Low-Cost and High-Performance Microporous Metal–Organic Framework for Separation of Acetylene from Carbon Dioxide

Separation of acetylene (C₂H₂) from carbon dioxide (CO₂) is very difficult and challenging because of their similar molecular sizes and associated physical properties. Realization of low-cost and high-performance porous materials is of importance to facilitate the implementation of energy-efficient adsorptive separation into practical gas separation applications.
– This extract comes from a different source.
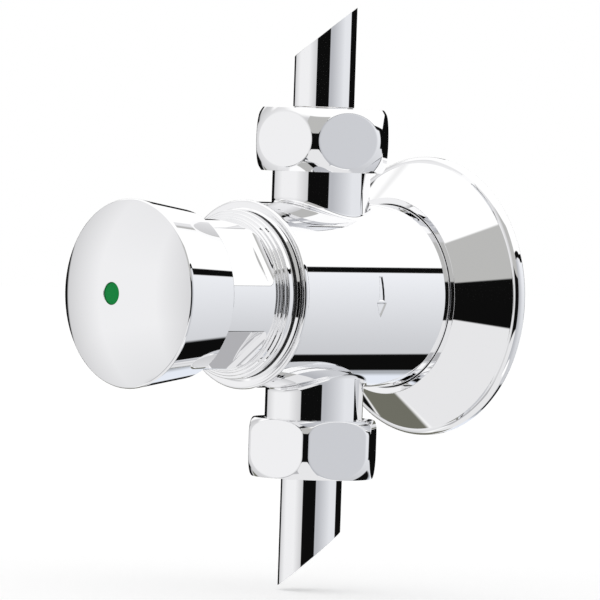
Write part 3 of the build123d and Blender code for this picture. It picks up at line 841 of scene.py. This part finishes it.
def make_valve_body():
    """Barrel with two filleted necks, a flow arrow, a turned front face and closed bores."""
    skin = Skin()
    walk, side_steps = rectangle_walk()
    row_angles = side_row_angles()
    for side in (1, -1):
        add_neck(skin, walk, side)
    for facing in (1, -1):
        add_side(skin, side_steps, row_angles, facing)

    upper = [side_angle + (math.pi - 2 * side_angle) * k / patch_steps for k in range(patch_steps + 1)]
    circle = row_angles[::-1] + upper
    circle += [math.pi - angle for angle in row_angles]
    circle += [2 * math.pi - angle for angle in reversed(upper)]
    collar_radius, collar_at, collar_bend_at, collar_face_at = 21.5, 58.4, 58.925, 59.45
    bend_middle, face_radius, bevel_radius, rim_radius = (21.325, 59.24), 20.5, 19.75, 19.3
    thread_radius, thread_at, chamber_radius, bulkhead_at = 17.0, 51.1, 16.5, 37.1
    stud_radius, stud_floor_at = 6.0, 13.1
    bend = arc((collar_radius, collar_bend_at), bend_middle, (face_radius, collar_face_at), steps=8)
    front = profile(
        (barrel_radius, barrel_skin_front_at),
        (collar_radius, collar_at, 0.15),
        *bend[:-1],
        (face_radius, collar_face_at, crisp),
        (bevel_radius, collar_face_at, crisp),
        (rim_radius, body_front_at, 0.12),
        (thread_radius, body_front_at, broken),
        (thread_radius, thread_at, crisp),
        (chamber_radius, thread_at, crisp),
        (chamber_radius, bulkhead_at, broken),
        (0, bulkhead_at),
    )
    back = profile(
        (0, stud_floor_at),
        (stud_radius, stud_floor_at, crisp),
        (stud_radius, barrel_back_at, broken),
        (barrel_radius, barrel_back_at, 0.4),
        (barrel_radius, barrel_skin_back_at),
    )
    skin.turned(front, circle, on_valve_axis)
    skin.turned(back, circle, on_valve_axis)
    skin.build("barrel_and_necks", "valve_body", "housing")


make_push_button()
make_button_insert()
make_bonnet()
make_gasket()
make_wall_flange()
make_oring()
make_return_spring()
make_union_nut("supply_nut", side=1, top=42.8, half_flats=14.5, neck_round=7.2, tube_round=7.2)
make_union_nut("flush_nut", side=-1, top=41.8, half_flats=14.0, neck_round=3.5, tube_round=5.5)
make_tube("supply_pipe", side=1, shoulder=43.1, reach=60.4, slope=0.83)
make_tube("flush_pipe", side=-1, shoulder=42.1, reach=60.6, slope=0.9)
make_valve_body()


# Stage


def direction(azimuth, elevation):
    """Unit vector from the object toward a place given in degrees; azimuth 0 is toward -Y."""
    a, e = math.radians(azimuth), math.radians(elevation)
    return Vector((math.sin(a) * math.cos(e), -math.cos(a) * math.cos(e), math.sin(e)))


view_azimuth, view_elevation, view_roll = 46.18, 1.54, 1.89
view_distance, lens_length, sensor_width = 1.377, 360.0, 36.0
shift_left, shift_down = 0.004016, 0.001125


def make_camera():
    """Camera at the photograph's place, with its long lens and slight roll."""
    back = direction(view_azimuth, view_elevation)
    level_right = (-back).cross(Vector((0, 0, 1))).normalized()
    level_up = level_right.cross(-back)
    roll = math.radians(view_roll)
    right = math.cos(roll) * level_right + math.sin(roll) * level_up
    up = -math.sin(roll) * level_right + math.cos(roll) * level_up
    data = bpy.data.cameras.new("camera")
    data.sensor_width = sensor_width
    data.lens = lens_length
    camera = bpy.data.objects.new("camera", data)
    crossing = Vector((0, -pipe_at * MM, 0))
    place = crossing + view_distance * back - shift_left * right - shift_down * up
    camera.matrix_world = Matrix((
        (right.x, up.x, back.x, place.x),
        (right.y, up.y, back.y, place.y),
        (right.z, up.z, back.z, place.z),
        (0, 0, 0, 1),
    ))
    bpy.context.scene.collection.objects.link(camera)
    bpy.context.scene.camera = camera


# Light that the world gives to matt surfaces
matt_light = 0.8


class Sky:
    """World background built from soft cards on a sphere of directions.

    Azimuths run from the camera's side to the right, and elevations from level upward, in degrees.
    """

    def __init__(self):
        world = bpy.data.worlds.new("studio")
        world.use_nodes = True
        bpy.context.scene.world = world
        self.tree = world.node_tree
        self.tree.nodes.clear()
        self.toward = self.tree.nodes.new("ShaderNodeTexCoord").outputs["Generated"]
        back = direction(view_azimuth, 0)
        across, along = self.dot(self.toward, (-back.y, back.x, 0)), self.dot(self.toward, back)
        self.azimuth = self.degrees(self.math("ARCTAN2", across, along))
        self.elevation = self.degrees(self.math("ARCSINE", self.dot(self.toward, (0, 0, 1))))

    def math(self, operation, *inputs):
        node = self.tree.nodes.new("ShaderNodeMath")
        node.operation = operation
        for socket, value in zip(node.inputs, inputs):
            if isinstance(value, (int, float)):
                socket.default_value = value
            else:
                self.tree.links.new(value, socket)
        return node.outputs[0]

    def dot(self, socket, vector):
        node = self.tree.nodes.new("ShaderNodeVectorMath")
        node.operation = "DOT_PRODUCT"
        self.tree.links.new(socket, node.inputs[0])
        node.inputs[1].default_value = vector
        return node.outputs["Value"]

    def degrees(self, socket):
        return self.math("MULTIPLY", socket, 180 / math.pi)

    def within(self, value, centre, half, soft, wrap=False):
        """Share that is 1 within half of the centre and falls to 0 over soft."""
        offset = self.math("SUBTRACT", value, centre)
        if wrap:
            offset = self.math("WRAP", offset, 180, -180)
        distance = self.math("ABSOLUTE", offset)
        node = self.tree.nodes.new("ShaderNodeMapRange")
        node.interpolation_type = "SMOOTHSTEP"
        node.inputs["From Min"].default_value = half + soft / 2
        node.inputs["From Max"].default_value = half - soft / 2
        self.tree.links.new(distance, node.inputs["Value"])
        return node.outputs["Result"]

    def mix(self, share, first, second):
        """Blend of two colours, each a tuple or a socket."""
        first_socket, second_socket, result_socket = 6, 7, 2
        node = self.tree.nodes.new("ShaderNodeMix")
        node.data_type = "RGBA"
        self.tree.links.new(share, node.inputs["Factor"])
        for number, value in ((first_socket, first), (second_socket, second)):
            socket = node.inputs[number]
            if isinstance(value, tuple):
                socket.default_value = (*value, 1)
            else:
                self.tree.links.new(value, socket)
        return node.outputs[result_socket]

    def ramp(self, low, high, limits, value=None):
        """Colour that changes from low to high between two elevations, or limits of another value."""
        node = self.tree.nodes.new("ShaderNodeMapRange")
        node.inputs["From Min"].default_value = limits[0]
        node.inputs["From Max"].default_value = limits[1]
        self.tree.links.new(value or self.elevation, node.inputs["Value"])
        return self.mix(node.outputs["Result"], low, high)

    def above_edge(self, azimuth, rise):
        """Degrees above the straight top edge of a panel that faces an azimuth, its middle up by rise."""
        facing = direction(view_azimuth + azimuth, 0)
        upward = Vector((0, 0, 1)) - math.tan(math.radians(rise)) * facing
        return self.degrees(self.math("ARCSINE", self.dot(self.toward, upward.normalized())))

    def card(self, base, colour, azimuths, heights, soft=2.0, height=None):
        """Lay a card of one colour over the base, between two azimuths and two heights in degrees."""
        low, high = azimuths
        bottom, top = heights
        share = self.within(self.azimuth, (low + high) / 2, (high - low) / 2, soft, wrap=True)
        upright = self.within(height or self.elevation, (bottom + top) / 2, (top - bottom) / 2, soft)
        return self.mix(self.math("MULTIPLY", share, upright), base, colour)

    def finish(self, seen_in_gloss):
        """White to the camera and soft white for matt surfaces; the cards show in gloss."""
        path = self.tree.nodes.new("ShaderNodeLightPath")
        glossy = self.math("MAXIMUM", path.outputs["Is Glossy Ray"], path.outputs["Is Transmission Ray"])
        tone = self.mix(glossy, (matt_light, matt_light, matt_light), seen_in_gloss)
        tone = self.mix(path.outputs["Is Camera Ray"], tone, (1.0, 1.0, 1.0))
        background = self.tree.nodes.new("ShaderNodeBackground")
        output = self.tree.nodes.new("ShaderNodeOutputWorld")
        self.tree.links.new(tone, background.inputs["Color"])
        self.tree.links.new(background.outputs["Background"], output.inputs["Surface"])


def make_studio():
    """White studio with grey panels and black flags: the bands that the chrome mirrors.

    A card covers the ones laid before it.
    """
    sky = Sky()
    black, white = (0.004, 0.004, 0.004), (1.05, 1.05, 1.05)
    dim, pale, all_round = (0.60, 0.60, 0.61), (0.82, 0.82, 0.83), (-180, 180)
    front_flag = (-31, 18)
    right_panel = sky.ramp((0.605, 0.615, 0.64), (0.89, 0.905, 0.94), (-44, 22))
    right_panel = sky.ramp((0.48, 0.49, 0.52), right_panel, (26, 78), sky.azimuth)
    left_panel = sky.ramp((0.73, 0.735, 0.745), (0.895, 0.895, 0.905), (-50, -15))
    left_panel = sky.ramp(left_panel, (0.80, 0.80, 0.81), (10, 55))
    left_panel = sky.ramp(left_panel, dim, (-62, -28), sky.azimuth)
    left_panel = sky.ramp(dim, left_panel, (-148, -105), sky.azimuth)

    # Panel on the right with a black strip along its slanting top edge
    edge = sky.above_edge(48, 32)
    tone = sky.card(white, right_panel, (15, 165), (-75, -2.5), 1.5, edge)
    tone = sky.card(tone, black, (20, 140), (-2.5, 2.5), 1, edge)

    # Panel on the left and the strips above and below it
    tone = sky.card(tone, left_panel, (-156, -26), (-50, 50), 10)
    tone = sky.card(tone, white, (-180, -126), (32, 60), 8)
    tone = sky.card(tone, (0.46, 0.46, 0.475), (-90, -31), (-62, -40), 4)

    # Low strips behind on the right, and the pale ground
    tone = sky.card(tone, (0.80, 0.84, 0.92), (140, 176), (-60, -14), 8)
    tone = sky.card(tone, (0.40, 0.42, 0.45), (140, 158), (-60, -20), 8)
    tone = sky.card(tone, black, (121, 150), (-50, -24), 3)
    tone = sky.card(tone, pale, all_round, (-95, -56), 4)

    # Black flag in front, pale below and grey above
    tone = sky.card(tone, pale, front_flag, (-60, -20), 2)
    tone = sky.card(tone, (0.50, 0.50, 0.49), front_flag, (13, 52), 2)
    tone = sky.card(tone, black, front_flag, (-20, 14), 1.5)

    # Black flags behind
    tone = sky.card(tone, black, (109, 180), (-8, 14), 1.5)
    tone = sky.card(tone, (0.16, 0.16, 0.13), (-180, -146), (-58, -20), 3)
    tone = sky.card(tone, black, (172, 217), (-18, 13), 3)
    sky.finish(tone)


def make_floor():
    """Pale floor just under the flush tube, left out of the mirror images.

    For the camera it glows a little, so that it is white wherever the object doesn't shade it.
    """
    half, gap, albedo, just_over_white = 2.0, 0.001, 0.85, 1.02
    height = cad_box[0][2] - gap
    mesh = bpy.data.meshes.new("floor")
    corners = [(-half, -half, height), (half, -half, height), (half, half, height), (-half, half, height)]
    mesh.from_pydata(corners, [], [(0, 1, 2, 3)])
    floor = bpy.data.objects.new("floor", mesh)
    bpy.context.scene.collection.objects.link(floor)
    material, tree, shader = node_tree("pale_floor")
    shader.inputs["Base Color"].default_value = (albedo, albedo, albedo, 1)
    shader.inputs["Roughness"].default_value = 0.9
    shader.inputs["Specular IOR Level"].default_value = 0.0
    path = tree.nodes.new("ShaderNodeLightPath")
    glow = tree.nodes.new("ShaderNodeEmission")
    glow.inputs["Strength"].default_value = just_over_white - albedo * matt_light
    lifted = tree.nodes.new("ShaderNodeAddShader")
    both = tree.nodes.new("ShaderNodeMixShader")
    tree.links.new(shader.outputs["BSDF"], lifted.inputs[0])
    tree.links.new(glow.outputs["Emission"], lifted.inputs[1])
    tree.links.new(path.outputs["Is Camera Ray"], both.inputs["Fac"])
    tree.links.new(shader.outputs["BSDF"], both.inputs[1])
    tree.links.new(lifted.outputs["Shader"], both.inputs[2])
    tree.links.new(both.outputs["Shader"], tree.nodes["Material Output"].inputs["Surface"])
    mesh.materials.append(material)
    floor.visible_glossy = False


make_camera()
make_studio()
make_floor()
bpy.context.scene.view_settings.view_transform = "Standard"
Here, we utilized a cheap and commercially available formic acid ligand to successfully construct a robust MOF material [Ni₃(HCOO)₆·DMF] (1·DMF), offering high chemical stability, low cost, and high selectivity toward C₂H₂ over CO₂. The exceptional separation performance of the activated 1 is mainly attributed to the small pore size (4.3 Å) and functional O donor sites on the pore walls that provide strong binding affinity toward C₂H₂, as revealed by the detailed computational studies. This material thus exhibits ultrahigh low-pressure C₂H₂ uptake (38.2 cm³ cm^–3 at 0.01 bar and 298 K) and possesses a high C₂H₂/CO₂ selectivity (22.0 at ambient conditions), comparable to other leading porous materials. The high separation performance of 1 was further confirmed by the actual breakthrough experiments on a 50/50 C₂H₂/CO₂ mixture.